No, I don’t think so. It’s not like flipping a light switch. But what we can do is open up space that allows for creativity, freedom to innovate, and thinking outside the box. People are the key here. If creativity is going to get us anywhere, then we have to start by understanding what leads people to produce ideas or, alternatively, what might prevent them from doing so. What do they need? What motivates them? How do we deal with mistakes? An innovation program does not invest in patents or inventions. It invests in people. Innovations are closely linked to enthusiasm and emotion.
Can you teach people to be innovative?
That, too, is difficult. You can convey knowledge. You can improve skills. You can create an organizational framework that’s more conducive to personal development. But can you practice being curious? The desire to be innovative comes from inside. Let’s call it a disposition. There are people who enjoy working on problems, regardless of where, when, or with whom. The point is to come up with something. Or not. These are the people we’re looking for. The foundation for success lies in systematic and professional innovation management, and the courage to put new ideas into practice.
How do you intend to do that?
First, we are defining the fields in which Porsche is especially innovative, such as in design and in drive systems, and the associated production processes and materials. Second, we are setting up an overarching innovation management system. It interlinks all the divisions—because innovations affect the whole company—and makes our innovation projects absolutely transparent. Third, we are strengthening the innovative capacities of each individual division. Processes should become faster, existing methods should be employed in more flexible ways, and the respective employees should be better qualified.
Isn’t Porsche innovative enough?
This much is certain: Porsche has been and will continue to be innovative. The 356, 911, Boxster, Cayenne, and Macan, as well as technological front-runners like the 959, Carrera GT, and 918 Spyder, epitomize the culture of individual sports cars. The Targa design, the exhaust gas turbocharger in the 911, rear-axle steering in the 928, transaxle transmission in the 924, sequential turbocharging in the 959, and the active front spoiler in the current 991 are technological highlights. Porsche invented the hybrid drive. With the LMP1—Le Mans winner and world champion—Porsche has once again revolutionized and dominated sports-car racing. Mission E—the first purely battery-operated Porsche model—sets standards in performance, dynamics, range, and charging time. You could even go so far as to say that Zuffenhausen and Weissach are the Silicon Valley of the sports-car industry.

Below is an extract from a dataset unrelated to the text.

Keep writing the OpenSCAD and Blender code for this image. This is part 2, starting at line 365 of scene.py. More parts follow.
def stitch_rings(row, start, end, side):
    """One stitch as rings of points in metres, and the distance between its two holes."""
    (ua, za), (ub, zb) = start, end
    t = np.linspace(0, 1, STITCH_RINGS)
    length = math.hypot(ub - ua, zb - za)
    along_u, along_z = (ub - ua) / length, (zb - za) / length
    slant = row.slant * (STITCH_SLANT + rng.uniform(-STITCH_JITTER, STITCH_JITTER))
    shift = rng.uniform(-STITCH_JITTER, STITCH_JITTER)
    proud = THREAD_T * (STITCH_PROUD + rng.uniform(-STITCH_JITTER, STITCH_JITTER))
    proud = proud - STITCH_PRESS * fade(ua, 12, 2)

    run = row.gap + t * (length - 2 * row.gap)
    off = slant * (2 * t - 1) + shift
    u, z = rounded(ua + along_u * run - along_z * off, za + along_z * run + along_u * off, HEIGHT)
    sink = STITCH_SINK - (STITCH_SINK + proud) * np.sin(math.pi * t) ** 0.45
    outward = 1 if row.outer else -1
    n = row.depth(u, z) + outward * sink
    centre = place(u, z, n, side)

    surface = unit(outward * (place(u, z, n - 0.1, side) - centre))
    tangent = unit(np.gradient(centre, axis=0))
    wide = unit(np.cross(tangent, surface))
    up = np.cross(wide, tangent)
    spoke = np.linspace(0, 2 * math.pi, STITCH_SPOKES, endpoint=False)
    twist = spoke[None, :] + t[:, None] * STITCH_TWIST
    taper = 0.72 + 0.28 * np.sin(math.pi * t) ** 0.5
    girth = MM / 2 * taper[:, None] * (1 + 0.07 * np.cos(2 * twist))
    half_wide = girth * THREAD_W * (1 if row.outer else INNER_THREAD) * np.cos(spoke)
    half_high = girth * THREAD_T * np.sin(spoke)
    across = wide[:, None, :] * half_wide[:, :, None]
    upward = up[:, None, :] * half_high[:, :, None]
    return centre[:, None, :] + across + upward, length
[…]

Clearly Porsche has a long-running history of innovation. Does this weigh heavily on the culture of ideas?
Not at all. Tradition means responsibility. It fuels us. Tradition and innovation are two sides of the Porsche coin. You can’t separate them. Without our tradition we wouldn’t be where we are today. It sustains us. But if tradition means “We’ve always done it one way, so let’s leave it the way it is,” then that’s dangerous. Without innovation, the whole idea of individual mobility is threatened. As someone once put it, “Yes, but …” won’t get you anywhere, while “Yes, and …” will. The important thing is to be innovative without divorcing ourselves from tradition.
How will you manage that?
By concentrating on the four key fields of power train, lightweight construction, connectivity, and driver assistance and active safety systems.

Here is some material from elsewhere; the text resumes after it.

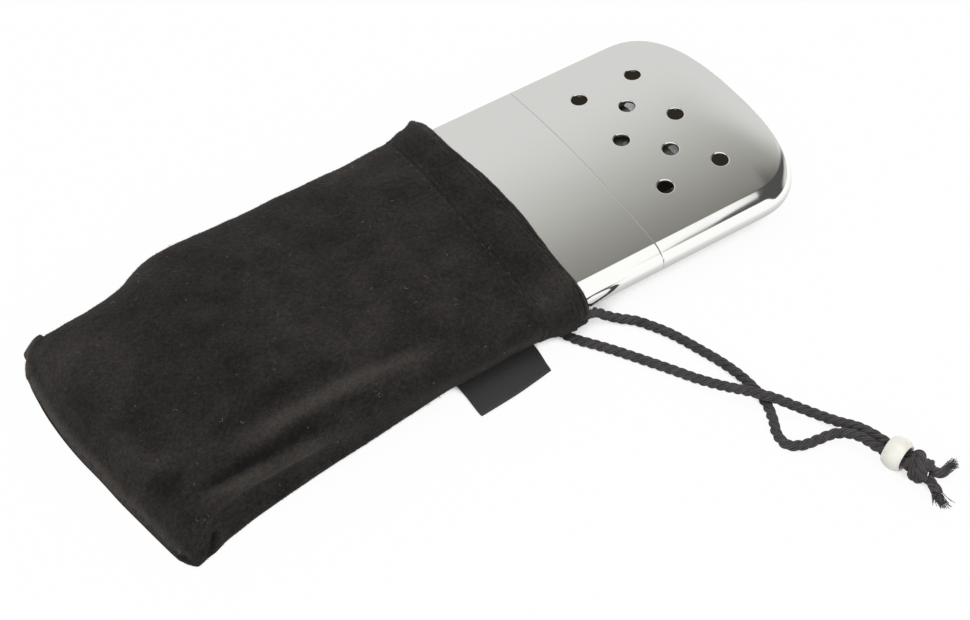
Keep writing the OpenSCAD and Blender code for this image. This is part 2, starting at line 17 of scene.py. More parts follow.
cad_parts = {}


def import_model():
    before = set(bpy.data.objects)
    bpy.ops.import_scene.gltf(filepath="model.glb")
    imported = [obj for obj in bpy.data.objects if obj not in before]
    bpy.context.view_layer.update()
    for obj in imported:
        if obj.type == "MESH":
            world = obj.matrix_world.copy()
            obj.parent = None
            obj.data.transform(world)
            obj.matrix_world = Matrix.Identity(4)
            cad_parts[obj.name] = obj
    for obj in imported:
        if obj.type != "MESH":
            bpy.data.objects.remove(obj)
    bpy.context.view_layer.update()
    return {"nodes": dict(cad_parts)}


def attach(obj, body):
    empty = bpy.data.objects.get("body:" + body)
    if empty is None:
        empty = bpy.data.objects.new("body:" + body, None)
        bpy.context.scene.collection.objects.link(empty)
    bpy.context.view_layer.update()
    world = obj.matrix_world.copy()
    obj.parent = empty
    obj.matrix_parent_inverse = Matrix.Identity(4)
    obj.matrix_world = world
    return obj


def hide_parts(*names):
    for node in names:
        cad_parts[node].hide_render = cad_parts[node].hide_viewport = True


LOG = logging.getLogger("hand_warmer")
MM = 0.001
TURN = 2 * math.pi
TINY = 1e-9
FAR = 1e6
# the height of the case's seam, and the lowest that cloth comes to the floor
SEAM_Z = 7.85
GROUND = 0.02
# what a mesh's UV map and its pile's tone, with its painted highlight and painted shade, are called
UV_NAME = "Around"
TONE_NAME = "tone"

Array = np.ndarray


# ---- Shader maths ----


class Wire:
    """A shader socket that carries a number; an expression on it adds its Math nodes."""

    def __init__(self, recipe: "Recipe", socket: bpy.types.NodeSocket) -> None:
        """Keeps the recipe that adds nodes, and the socket."""
        self.recipe, self.socket = recipe, socket

    def maths(self, operation: str, *values: "Wire | float") -> "Wire":
        """Adds a Math node with these inputs."""
        made = self.recipe.node("ShaderNodeMath", dict(enumerate(values)), operation=operation)
        return Wire(self.recipe, made.outputs[0])

    def __add__(self, other: "Wire | float") -> "Wire":
        """Sum."""
        return self.maths("ADD", self, other)

    def __sub__(self, other: "Wire | float") -> "Wire":
        """Difference."""
        return self.maths("SUBTRACT", self, other)

    def __rsub__(self, other: float) -> "Wire":
        """Difference from a number."""
        return self.maths("SUBTRACT", other, self)

    def __mul__(self, other: "Wire | float") -> "Wire":
        """Product."""
        return self.maths("MULTIPLY", self, other)

    __radd__, __rmul__ = __add__, __mul__

    def sine(self) -> "Wire":
        """Sine of an angle in radians."""
        return self.maths("SINE", self)

    def most(self, other: "Wire | float") -> "Wire":
        """The larger of two."""
        return self.maths("MAXIMUM", self, other)

    def step(self, low: float, high: float) -> "Wire":
        """A smooth step from 0 at low to 1 at high."""
        inputs = {"Value": self, "From Min": low, "From Max": high}
        made = self.recipe.node("ShaderNodeMapRange", inputs, interpolation_type="SMOOTHSTEP")
        return Wire(self.recipe, made.outputs["Result"])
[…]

The company is also founding Porsche Digital GmbH in Ludwigsburg, with branch offices in Silicon Valley, China, and Berlin. Why is that?
Those places all have an especially high density of ideas.

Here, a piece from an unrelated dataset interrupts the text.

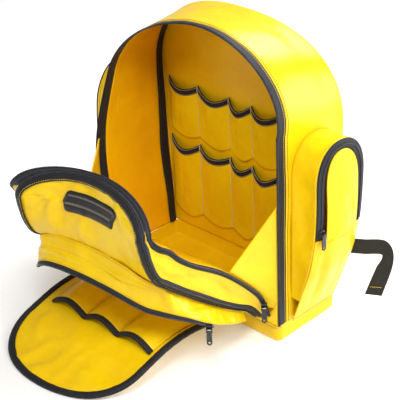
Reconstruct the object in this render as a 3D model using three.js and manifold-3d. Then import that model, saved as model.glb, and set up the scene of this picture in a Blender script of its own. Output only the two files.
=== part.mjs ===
// Tool backpack in coated cloth, standing with its main lid pulled forward and its organizer flap let down.
// Millimetres, X across the pack, -Y towards the opening, +Z up, origin at the middle of the base.
import * as THREE from "three";
import { mergeVertices } from "three/addons/utils/BufferGeometryUtils.js";
import Module from "manifold-3d";

const wasm = await Module();
wasm.setup();

// Main body
const FRONT_WIDTH = 338;
const FRONT_HEIGHT = 470;
const FRONT_SPRING = 340;
const FRONT_ROUNDNESS = 1.84;
const FRONT_APEX_SHIFT = 32;
const BACK_WIDTH = 364;
const BACK_FOOT_WIDTH = 340;
const BACK_HEIGHT = 448;
const BACK_SPRING = 315;
const BACK_ROUNDNESS = 2.35;
const BODY_DEPTH = 131;
const SLUMP_OUT = 20;
const SLUMP_FORWARD = 19;
const BOOT_HEIGHT = 28;
const BOOT_CORNER = 9;

// Cloth, tapes and clearances
const CLOTH = 2;
const TAPE = 1.4;
const SEAM_GAP = 0.5;
const BODY_ZIP_WIDTH = 17;
const SEAM_BINDING_WIDTH = 13;
const SEAM_BINDING_SETBACK = 3;

// Organizer rows on the inside of the back
const POCKET_BULGE = 9;
const POCKET_DROOP = 12;
const UPPER_ROW_TOP = 293;
const UPPER_ROW_FOOT = 205;
const LOWER_ROW_TOP = 190;
const LOWER_ROW_FOOT = 62;
const ROW_HALF_WIDTH = 164;
const ROW_BINDING_WIDTH = 10;

// Side pockets
const POCKET_MIDDLE = 9;
const POCKET_WIDTH = 94;
const POCKET_HEIGHT = 328;
const POCKET_SPRING = 262;
const POCKET_ROUNDNESS = 2.2;
const POCKET_FOOT = 29;
const POCKET_DEPTH = 46;
const POCKET_FULL_DEPTH_HEIGHT = 200;
const POCKET_CROWN = 11;
const POCKET_ZIP_WIDTH = 15;
const POCKET_ZIP_FOOT = 182;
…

How much of Apple or Google is involved?
First, there’s a lot of Porsche thinking involved. We too need an innovation-oriented mentality and a structure that is based not on chance, but on a system.
On what exactly?
This company is like a center of expertise for digital mobility. We want to set the tone as early as possible. Employees, teams, and whole departments work like start-ups, looking for potential new added value and innovative solutions. Mistakes are expressly viewed as part of the learning process. Porsche Digital GmbH is also looking to participate in selected venture capital funds. These partnerships provide equity capital for innovative and high-growth companies and access to new technologies. We want to learn—and profit—from them. Finally, Porsche Digital GmbH will do intensive networking in this area, engaging in professional trend-scouting and promoting long-term collaboration with other incubators.
“Quantum leaps in technology are compelling us to think in completely different ways.” Will that turn Porsche into a different company?
We are not seeking to change our character or turn the whole company inside out. What we want to do is systematically generate ideas across all of our divisions and put them into practice rapidly while maintaining flexibility. We want answers to persistent questions, without tunnel vision. We don’t want a culture of avoidance, but rather one of entrepreneurship in the truest sense of the word. We don’t want to become different. We want to become better.
Does that apply only to products?
That’s one of three big errors.
And those are?
Error number one: people always think that innovation means we invariably end up with a new car. That might be the case, but it doesn’t have to be. Leaders in innovation go about it in extremely nuanced ways. In addition to technologies and products, they also deal intensively with processes, services, customer interfaces, partnerships, and even business models. That brings us to error number two: Does what I do always have to be new, unique, and revolutionary? By no means. Both the “prime mover” and the “fast follower” can be very successful. Porsche did not invent the SUV. But we made a Porsche out of it.
And error number three?
A continuous improvement process would already be innovative enough. We are making everything a little faster, more lightweight, and more economical. I think we also need to have the courage to question the fundamentals. Without that, we wouldn’t have the Porsche Mission E right now.
When it comes to innovation, to what extent are you driving or being driven?
Porsche is the driving force behind the culture of individual sports cars. Period. But we’re not blind. Our innovations should also help to protect us against potential attacks by new players.
Are you afraid of a Google Porsche?
I have respect for the immense culture of ideas and learning at companies like Google. We can really learn from them. A fully connected, self-driving car, for example, can only be made in close cooperation with companies from the IT and communications sectors. What concerns me most is the power of those companies to attract new talent. The war for talent is tougher than ever before. To compete in recruiting new talent we have to offer much more in the way of opportunities and freedom to innovate. We need a culture in which we say “OK, give it a try” more often than “No, that won’t work!” And we have to stop viewing failure as a stigma, but instead see it as an ingredient in the recipe for success.